13. Order 1 Rule 10 of the CPC reads as under:-

"10. Suit in name of wrong plaintiff.-(1) Where a suit has been instituted in the name of the wrong person as plaintiff or where it is doubtful whether it has been instituted in the name of the right plaintiff, the court may at any stage of the suit, if satisfied that the Suit has been instituted through a bone fide mistake, and that it is necessary for the determination of the real matter in dispute so to do, order any other person to be substituted or added as plaintiff upon such terms as the court thinks just.

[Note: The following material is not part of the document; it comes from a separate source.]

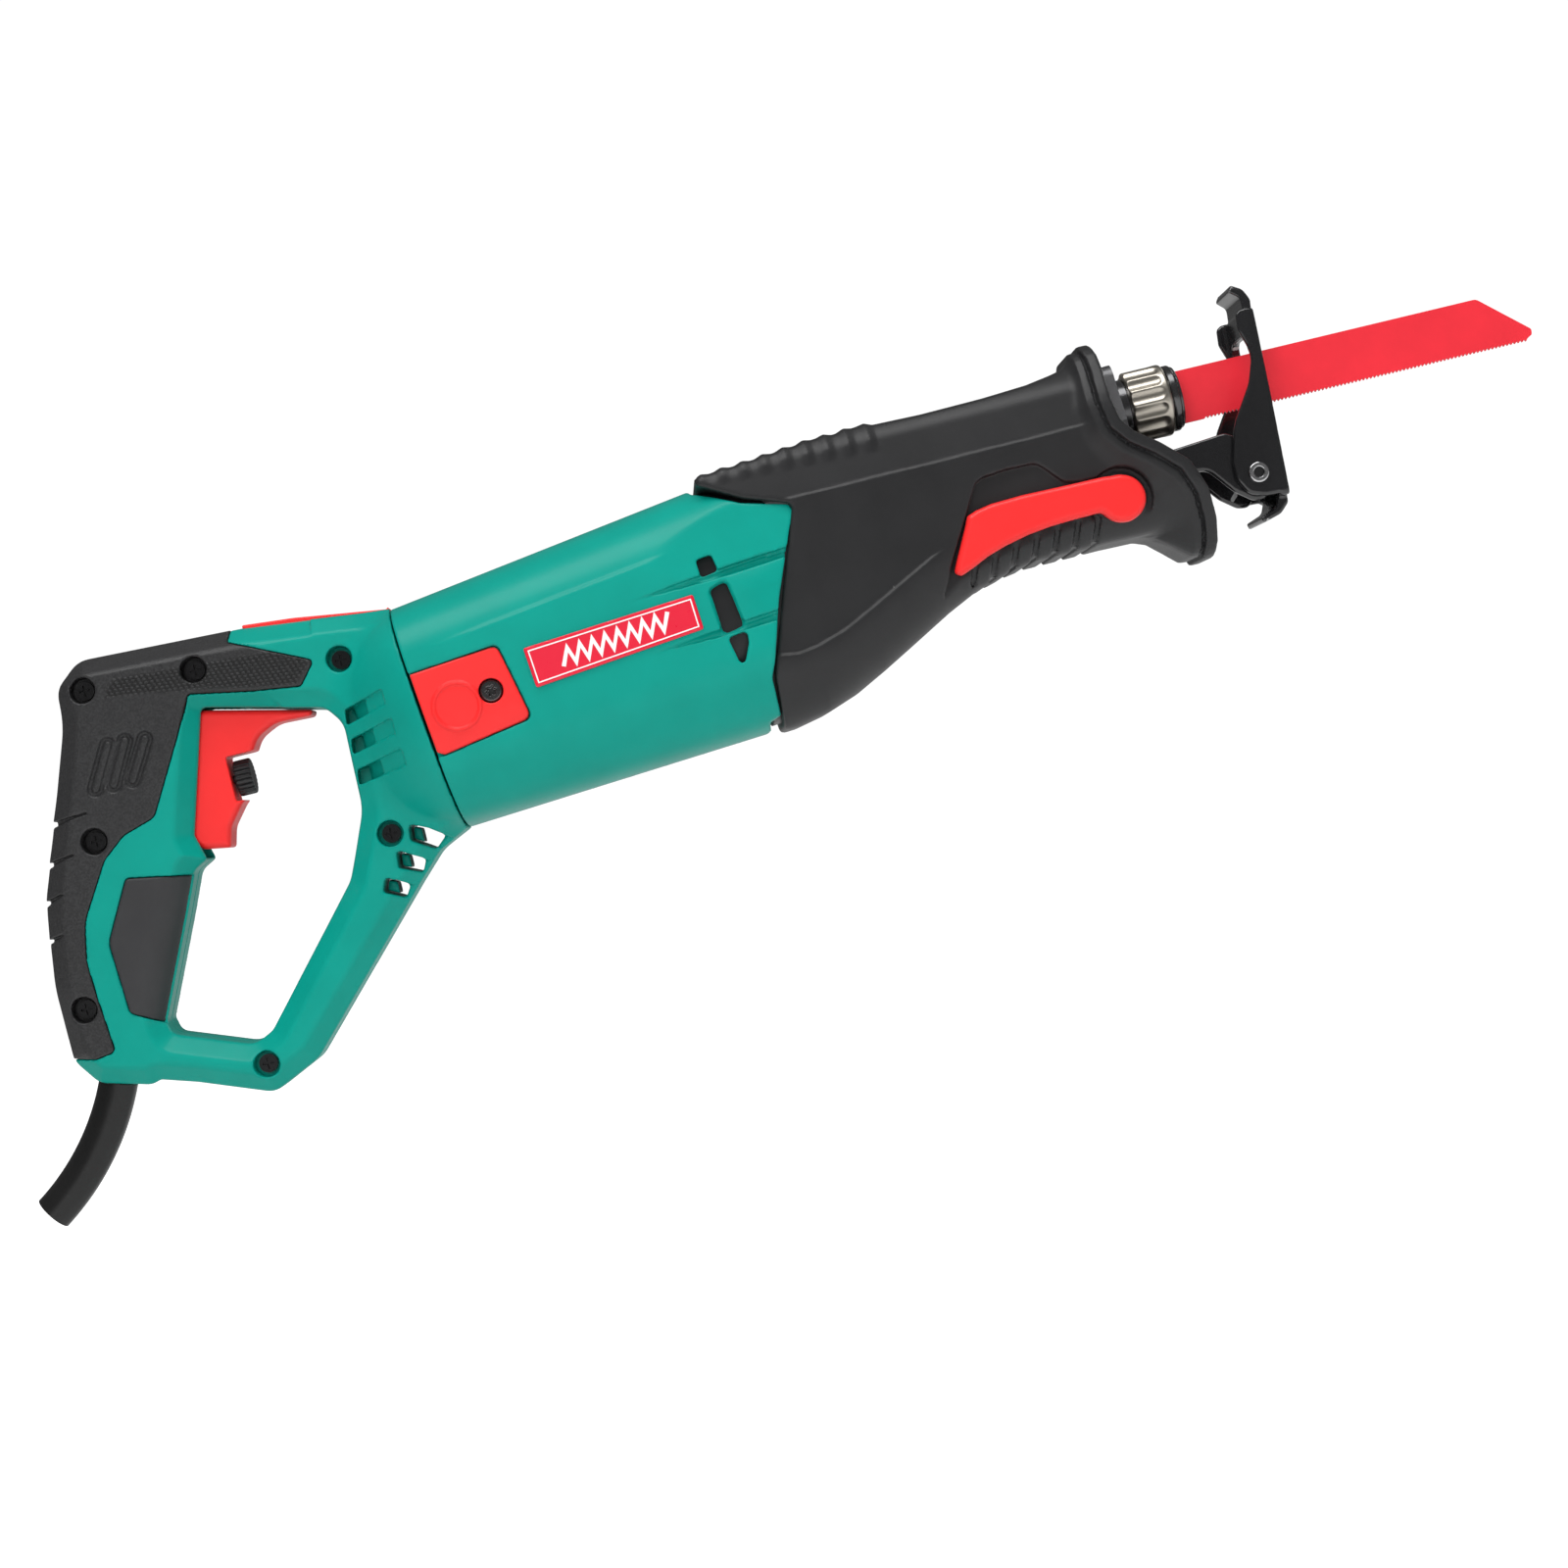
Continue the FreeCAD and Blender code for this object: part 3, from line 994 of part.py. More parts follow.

(2) Court may strike out or add parties--The court may at any stage of the proceedings, either upon or without the application of either party, and on such terms as may appear to the court to be just, order that the name of any party improperly joined, whether as plaintiff or defendant, be struck out, and that the name of any person who ought to have been joined, whether as plaintiff or defendant, or whose presence before the court may be necessary in order to enable the court effectually and completely to adjudicate upon and settle all the questions involved in the suit, be added.

(3) No person shall be added as a plaintiff suing without a next friend or as the next friend of a plaintiff under any disability without his consent.

(4) Where defendant added, plaint to be amended--Where a defendant is added, the plaint shall, unless the court otherwise directs, be amended in such manner as may be necessary, and amended copies of the summons and of the plaint shall be served on the new defendant and, if the court thinks fit, on the original defendant.

(5) Subject to the provisions of the Indian Limitation Act, 1877 (15 of 1877), section 22, the proceedings as against any person added as defendant shall be deemed to have begun only on the service of the summons."

14. Considering this case in the light of the facts and the law laid down by the Hon'ble Supreme Court in the Amitkumar Shaw case (supra), I do not find that the impugned order dated 04/10/2016 could be termed as being perverse or erroneous.

15. This petition, being devoid of merit, is therefore dismissed. Rule is discharged.